Le bois est un matériau qui a prouvé à maintes reprises son efficacité et sa performance. Il doit ses propriétés à une molécule fascinante, la cellulose. Nous sommes encore loin d’avoir découvert tout ce que ce biopolymère a à nous offrir.
De nos jours, les bâtiments ne sont plus seulement conçus et construits dans le but de fournir un abri pour faire face aux éléments naturels. Avec l’évolution des technologies, l’épuisement des énergies fossiles et la crise climatique, la construction écoresponsable et l’efficacité énergétique des bâtiments sont maintenant au centre des préoccupations des architectes et des ingénieurs.
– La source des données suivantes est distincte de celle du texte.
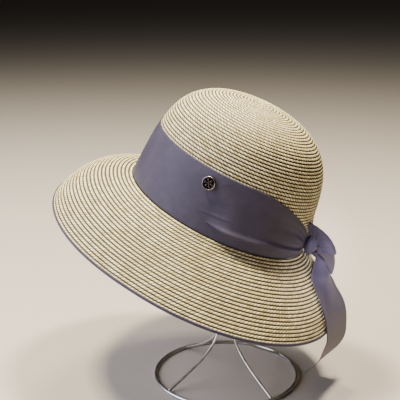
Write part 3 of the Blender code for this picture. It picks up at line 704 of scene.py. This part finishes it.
def build_pin(finish):
    """A turned badge: dished face with a rolled lip and a plain relief of petals round a boss."""
    radius = PIN_DIAMETER / 2
    inner = radius - PIN_LIP
    face = PIN_THICK - PIN_DISH
    turn = turns(96)[None, :]
    steps = np.linspace(0.03, 0.97, 26)[:, None] * inner
    share = steps / inner
    petals = smooth(np.cos(PETALS * turn), -0.2, 0.6)
    petals = petals * smooth(share, 0.26, 0.40) * (1 - smooth(share, 0.66, 0.80))
    boss = 1 - smooth(share, 0.12, 0.22)
    collar = np.exp(-(((share - 0.88) / 0.035) ** 2))
    relief = face + PETAL_RISE * petals + BOSS_RISE * boss + PIN_RING_RISE * collar
    lip = np.radians(np.linspace(180, 0, 9))[:, None]
    lip_r = inner + PIN_LIP / 2 + np.cos(lip) * PIN_LIP / 2
    lip_z = face + np.sin(lip) * (PIN_DISH + 0.0002)
    edge_r = np.array([radius, radius, radius - 0.0003])[:, None]
    edge_z = np.array([face - 0.0004, 0.0003, 0.0])[:, None]
    r = np.concatenate([steps, lip_r, edge_r]) + 0 * turn
    z = np.concatenate([relief + 0 * turn, lip_z + 0 * turn, edge_z + 0 * turn])
    at = np.radians([PIN_TURN - 0.02, PIN_TURN, PIN_TURN + 0.02])
    rise = np.array([PIN_HEIGHT - 1e-4, PIN_HEIGHT, PIN_HEIGHT + 1e-4])
    around = crown_point(at[2], rise[1], 0.0) - crown_point(at[0], rise[1], 0.0)
    upward = crown_point(at[1], rise[2], 0.0) - crown_point(at[1], rise[0], 0.0)
    normal = unit(np.cross(around, upward))
    around = unit(around)
    upward = np.cross(normal, around)
    middle = crown_point(at[1], rise[1], 0.0) + normal * (2 * GAP + BAND_ROOM)
    radial = np.cos(turn)[..., None] * around + np.sin(turn)[..., None] * upward
    grid = middle + radial * r[..., None] + normal * z[..., None]
    poles = (on_stand(middle + normal * (face + 0.0004)), on_stand(middle))
    round_it = np.linspace(0.0, 1.0, turn.shape[1] + 1)[None, :]
    uv = np.stack(np.broadcast_arrays(round_it, r[:, :1] / radius), -1)
    mesh = grid_mesh("round_pin", on_stand(grid), uv, ring=True, poles=poles)
    mesh.flip_normals()
    return add_piece("round_pin", mesh, finish, "pin")


def knot_frame():
    turn = np.radians(KNOT_TURN)
    out = unit(crown_point(turn, KNOT_HEIGHT, 1.0) - crown_point(turn, KNOT_HEIGHT, 0.0))
    up = np.array((0.0, 0.0, 1.0))
    middle = crown_point(turn, KNOT_HEIGHT, 2 * GAP + BAND_ROOM + KNOT_DEPTH / 2)
    return middle, out, np.cross(up, out), up


def knot_reach(direction):
    _, out, along, up = knot_frame()
    halves = ((out, KNOT_DEPTH / 2), (along, KNOT_BREADTH / 2), (up, KNOT_LENGTH / 2))
    return 1 / math.sqrt(sum((float(direction @ axis) / half) ** 2 for axis, half in halves))


def build_knot(finish):
    """A barrel of ribbon wound over the band: radius cos(b)^0.75 with ridges that run over it,
    1 + KNOT_RIDGE sin(9.5 b + sin(a) / 2), and one groove beside its middle."""
    middle, out, along, up = knot_frame()
    middle = middle + up * KNOT_RISE
    half = KNOT_BREADTH / 2 * 0.98
    b = np.radians(np.linspace(-84, 84, 49))[:, None]
    a = turns(72)[None, :]
    ridge = KNOT_RIDGE * np.sin(9.5 * b + 0.5 * np.sin(a))
    groove = KNOT_GROOVE * np.exp(-(((b - 0.45) / 0.10) ** 2))
    r = np.cos(b) ** 0.75 * (1 + ridge - groove)
    grid = (
        middle + (r * np.cos(a) * KNOT_DEPTH / 2)[..., None] * out
        + (r * np.sin(a) * (KNOT_LENGTH / 2 + KNOT_RISE))[..., None] * up
        + (np.sin(b) * half + 0 * a)[..., None] * along
    )
    u = np.linspace(0, KNOT_CLOTH[0], 73)[None, :]
    v = (b / math.pi + 0.5) * KNOT_CLOTH[1]
    uv = np.stack(np.broadcast_arrays(u, v), -1)
    ends = tuple(on_stand(middle + along * side) for side in (-half, half))
    mesh = grid_mesh("ribbon_knot", on_stand(grid), uv, ring=True, poles=ends)
    return add_piece("ribbon_knot", mesh, finish, "bow_knot", inward=True)


def build_loop(name, finish):
    """Two fans that meet in a round fold, u from 0 at the knot along the front layer, over the fold at
    0.5 and back to 1 at the knot, s from 0 to 1 across: start(s) + (fold(s) - start(s)) sin(pi u)
    + lift (puff + pleat + crease) - spill.

    The puff parts the layers. The pleats gather them at the knot, cos(12 pi s) on the front layer and
    deeper, 1 + cos(12 pi s) to one side, on the back layer. The spill carries the inner edge outwards.
    """
    middle = knot_frame()[0]
    shape = LOOPS[name]
    inner, bulge, outer = (middle + np.array(c) * LOOP_REACH for c in shape["corners"])
    leaves = unit(shape["leaves"])
    across = unit(outer - inner)
    lift = unit(np.cross(across, (inner + outer) / 4 + bulge / 2 - middle))
    root = middle + leaves * (knot_reach(leaves) + 2 * GAP)
    root_line = unit(across - leaves * (across @ leaves))
    u = np.linspace(0.0, 1.0, LOOP_GRID[0])[:, None, None]
    s = np.linspace(0.0, 1.0, LOOP_GRID[1])[None, :, None]
    reach = np.sin(math.pi * u)
    swell = LOOP_PUFF * np.where(u < 0.5, shape["front"], shape["back"])
    puff = np.cos(math.pi * u) * (LOOP_LAYERS / 2 * (1 - reach) + swell * (0.45 + 1.1 * s) * reach)
    edges = smooth(s, 0.0, 0.12) * smooth(1 - s, 0.0, 0.12)
    wave = np.cos(2 * math.pi * LOOP_PLEATS * s)
    pleat = np.where(u < 0.5, FRONT_PLEAT * wave, -BACK_PLEAT * (1 + wave))
    pleat = pleat * np.clip(1 - reach, 0, 1) ** 1.2 * edges
    crease = np.cos(2 * math.pi * 1.2 * s + 0.6) * LOOP_CREASE * reach * (1 - reach)
    start = root + root_line * (s - 0.5) * LOOP_ROOT
    bulge = 0.7 * bulge + 0.15 * (inner + outer)
    fold = (1 - s) ** 2 * inner + 2 * s * (1 - s) * bulge + s**2 * outer
    spill = across * (LOOP_SPILL * (1 - s) ** 2 * reach * (1 - reach))
    grid = start + (fold - start) * reach + lift * (puff + pleat + crease) - spill
    length = float(np.linalg.norm(np.diff(grid, axis=0), axis=2).sum(0).mean())
    wide = np.stack(np.broadcast_arrays(u[..., 0] * length, s[..., 0] * RIBBON_WIDTH), -1)
    mesh = grid_mesh(name, on_stand(grid), wide)
    shown = name.replace("bow_loop", "ribbon_loop")
    piece = add_piece(shown, mesh, finish, name, wall=(RIBBON_THICK, 0.0))
    return piece


def build_tail(finish):
    """The ribbon from the knot over the brim: a near edge from the table, and straight lines across it.

    They ripple as 1 - open where the ribbon is still gathered, and its upper half is folded along, up
    evenly to TAIL_FOLD_AT of the width and down to the far edge as half a cosine wave.
    """
    rows, columns = TAIL_GRID
    turn, reach, lift, spread, back, up = curve_through(TAIL_ROWS, rows).T
    spread = np.clip(spread, 0.03, 1.0)
    foot, _, normal = brim_frame(np.radians(turn), reach)
    edge = foot + normal * (lift * RIBBON_WIDTH)[:, None]
    direction = np.stack([back, np.sqrt(1 - back**2 - up**2), up], -1)
    s = np.linspace(0.0, 1.0, columns)[None, :, None]
    grid = edge[:, None] + direction[:, None] * spread[:, None, None] * RIBBON_WIDTH * s
    ahead = unit(np.gradient(edge, axis=0))
    face = unit(np.cross(ahead, direction))
    row = np.arange(rows)[:, None, None]
    gathered = np.clip(1 - spread, 0, 1)[:, None, None] * smooth(row, 0, 14) * smooth(row, 90, 60)
    edges = smooth(s, 0.0, 0.15) * smooth(1 - s, 0.0, 0.15)
    ripple = np.cos(2 * math.pi * 2.5 * s + 0.8) * TAIL_RIPPLE * gathered * edges
    falls = np.cos(np.clip((s - TAIL_FOLD_AT) / (1 - TAIL_FOLD_AT), 0, 1) * math.pi) * 0.5 + 0.5
    long_fold = np.where(s < TAIL_FOLD_AT, s / TAIL_FOLD_AT, falls)
    long_fold = long_fold * TAIL_FOLD * smooth(row, 4, 20) * smooth(row, 84, 40)
    grid = grid + face[:, None] * (ripple + long_fold)
    run = np.concatenate([[0], np.cumsum(np.linalg.norm(np.diff(grid[:, 0], axis=0), axis=1))])
    uv = np.stack(np.broadcast_arrays(run[:, None], s[..., 0] * RIBBON_WIDTH), -1)
    mesh = grid_mesh("ribbon_tail", on_stand(grid), uv)
    tail = add_piece("ribbon_tail", mesh, finish, "bow_tail", wall=(RIBBON_THICK, 0.0))
    return tail


# ---------------------------------------------------------------- wire stand
def bezier(first, out, back, last, count):
    t = np.linspace(0.0, 1.0, count)[:, None]
    first, out, back, last = (np.array(p) for p in (first, out, back, last))
    return (1 - t) ** 3 * first + 3 * (1 - t) ** 2 * t * out + 3 * (1 - t) * t**2 * back + t**3 * last


def hoop_line(lower):
    """One hoop's middle line in its plane, (radius, height), from foot over the top to foot."""
    foot = (RING_RADIUS, RING_WIRE / 2 - RING_FLAT)
    fall, rise = foot[0] - NECK_RADIUS, NECK_HEIGHT - foot[1]
    ball = STAND_HEIGHT - lower - HOOP_WIRE / 2 - BALL_RADIUS
    climb, arc = ball - NECK_HEIGHT, BALL_RADIUS * ARC_HANDLE
    neck = (NECK_RADIUS, NECK_HEIGHT)
    side, top = (BALL_RADIUS, ball), (0.0, ball + BALL_RADIUS)
    leg_out = (foot[0] - fall * LEG_INWARD, foot[1] + rise * LEG_RISE)
    leg_back = (neck[0], neck[1] - rise * LEG_STEEP)
    flare_out = (neck[0], neck[1] + climb * FLARE_RISE)
    flare_back = (side[0], side[1] - climb * FLARE_SWELL)
    half = np.concatenate([
        bezier(foot, leg_out, leg_back, neck, 33)[:-1],
        bezier(neck, flare_out, flare_back, side, 49)[:-1],
        bezier(side, (side[0], side[1] + arc), (arc, top[1]), top, 33),
    ])
    return np.concatenate([half, half[-2::-1] * (-1, 1)])


def tube(name, line, plane_normal, radius, closed=False, sides=14):
    """A round wire along a flat line: circles in the plane of its normal and the line's own normal."""
    line = np.asarray(line, float)
    if closed:
        ahead = np.roll(line, -1, 0) - np.roll(line, 1, 0)
    else:
        ahead = np.gradient(line, axis=0)
    normal = unit(np.cross(plane_normal, ahead))
    at = turns(sides)
    cos, sin = np.cos(at)[None, :, None], np.sin(at)[None, :, None]
    grid = line[:, None] + (cos * normal[:, None] + sin * np.asarray(plane_normal)) * radius
    grid[..., 2] = np.maximum(grid[..., 2], 0.0)
    poles = (None, None) if closed else (line[0], line[-1])
    return grid_mesh(name, grid, None, ring=True, loop=closed, poles=poles)


def build_stand(finish):
    meshes = []
    at = turns(160)
    for radius, wire, height in (
        (RING_RADIUS, RING_WIRE, RING_WIRE / 2 - RING_FLAT),
        (NECK_RADIUS + COLLAR_OUT, COLLAR_WIRE, NECK_HEIGHT),
    ):
        circle = np.stack([radius * np.cos(at), radius * np.sin(at), height + 0 * at], -1) + STAND_MIDDLE
        meshes.append(tube("ring", circle, (0.0, 0.0, 1.0), wire / 2, closed=True))
    for step, turn in enumerate(HOOP_TURNS):
        flat = hoop_line(HOOP_CROSSING * step)
        way = np.array((math.cos(math.radians(turn)), math.sin(math.radians(turn)), 0.0))
        line = flat[:, :1] * way + flat[:, 1:] * np.array((0.0, 0.0, 1.0)) + STAND_MIDDLE
        plane = np.cross(way, (0.0, 0.0, 1.0))
        meshes.append(tube("hoop", line, plane, HOOP_WIRE / 2))
    mesh = join_meshes("wire_stand_smooth", meshes)
    return add_piece("wire_stand_smooth", mesh, finish, "wire_stand")


# ---------------------------------------------------------------- stage
def aim_at(thing, place, target):
    thing.location = place
    thing.rotation_euler = Vector(target - np.array(thing.location)).to_track_quat("-Z", "Y").to_euler()


def build_stage():
    mesh = bpy.data.meshes.new("floor")
    corners = [(x * FLOOR_HALF, y * FLOOR_HALF, 0) for x, y in ((-1, -1), (1, -1), (1, 1), (-1, 1))]
    mesh.from_pydata(corners, [], [(0, 1, 2, 3)])
    mesh.materials.append(Paint("pale floor", Roughness=0.8, Base_Color=FLOOR_COLOUR).material)
    put_in_scene("floor", mesh)

    world = bpy.data.worlds.new("studio")
    world.use_nodes = True
    sky = world.node_tree.nodes["Background"].inputs
    sky[0].default_value, sky[1].default_value = WORLD_COLOUR, WORLD_STRENGTH
    bpy.context.scene.world = world

    for name, place, size, watts, colour in AREA_LIGHTS:
        light = bpy.data.lights.new(name, "AREA")
        light.size, light.energy, light.color = size, watts, colour
        aim_at(put_in_scene(name, light), place, LIT_POINT)
    spot = bpy.data.lights.new("bow spot", "SPOT")
    spot.energy, spot.color, spot.shadow_soft_size = SPOT_WATTS, SPOT_COLOUR, SPOT_SOFT
    spot.spot_size, spot.spot_blend = math.radians(SPOT_CONE), SPOT_BLEND
    target = on_stand(knot_frame()[0]) + SPOT_FROM_KNOT
    aim_at(put_in_scene("bow spot", spot), target + SPOT_AWAY * unit(SPOT_SIDE), target)

    camera = bpy.data.cameras.new("camera")
    camera.lens, camera.sensor_width, camera.sensor_fit = CAMERA_LENS, 36.0, "HORIZONTAL"
    seat = put_in_scene("camera", camera)
    seat.location = np.array(CAMERA_PLACE) + STAND_MIDDLE
    seat.rotation_euler = (math.radians(90.0 - CAMERA_PITCH), 0.0, 0.0)
    bpy.context.scene.camera = seat


def main():
    straw, ribbon = straw_finish(), ribbon_finish()
    build_crown(straw)
    build_brim(straw)
    build_binding(ribbon, thread_finish())
    build_band(ribbon)
    build_pin(pin_finish())
    build_knot(ribbon)
    for name in LOOPS:
        build_loop(name, ribbon)
    build_tail(ribbon)
    build_stand(wire_finish())
    build_stage()


main()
Ainsi, dans un contexte où certains matériaux sont maintenant sélectionnés sur des critères environnementaux et permettant des économies d’énergie, le bois a fait son chemin et est plus que jamais au cœur de l’industrie de la construction.
Lorsqu’il est question du bois comme matériau, on pense tout de suite aux fameux 2×4 et 2×6 et à leur utilisation classique. Kruger inc., une entreprise reconnue pour ses activités dans le secteur forestier et l’industrie des pâtes et papiers, possède toutefois une vision innovante quant à ce matériau. En effet, avec la diminution de la demande pour le papier, l’industrie du sciage (responsable de l’approvisionnement en copeaux pour la mise en pâte) et des pâtes et papiers n’a pas eu d’autre choix que de se diversifier et de trouver de nouveaux débouchés pour leurs produits, sous-produits et déchets.
Ainsi, en 2013, Kruger et FPInnovations, un important centre de recherche canadien, ont signé une entente de partenariat stratégique afin de produire et d’étudier, dans leur usine de démonstration à Trois-Rivières, un matériau novateur, soit les filaments de cellulose. Ces filaments sont obtenus en soumettant la pâte servant à la fabrication du papier à un procédé mécanique contrôlé.
C’est en réponse à ces développements que l’on m’a donné le mandat, en tant qu’étudiant au doctorat à la Chaire industrielle de recherche sur la construction écoresponsable en bois (CIRCERB) de l’Université Laval, de développer une membrane pare-intempérie incluant une portion significative de filaments de cellulose. Mon travail de recherche s’effectue sous la direction du professeur Pierre Blanchet, titulaire de la Chaire de recherche.
La membrane pare-intempérie, une composante essentielle de l’enveloppe du bâtiment
La membrane pare-intempérie a pour fonction de limiter les infiltrations d’eau liquide et d’air, tout en permettant les échanges d’eau sous forme de vapeur entre l’extérieur du bâtiment et la cavité murale. L’application en règle d’une membrane pare-intempérie et son intégration avec les solins est le plus important facteur assurant une bonne performance du mur extérieur. L’eau s’infiltrant dans la cavité murale peut se retrouver en contact avec les matériaux de finition intérieure, l’isolation et les matériaux structuraux.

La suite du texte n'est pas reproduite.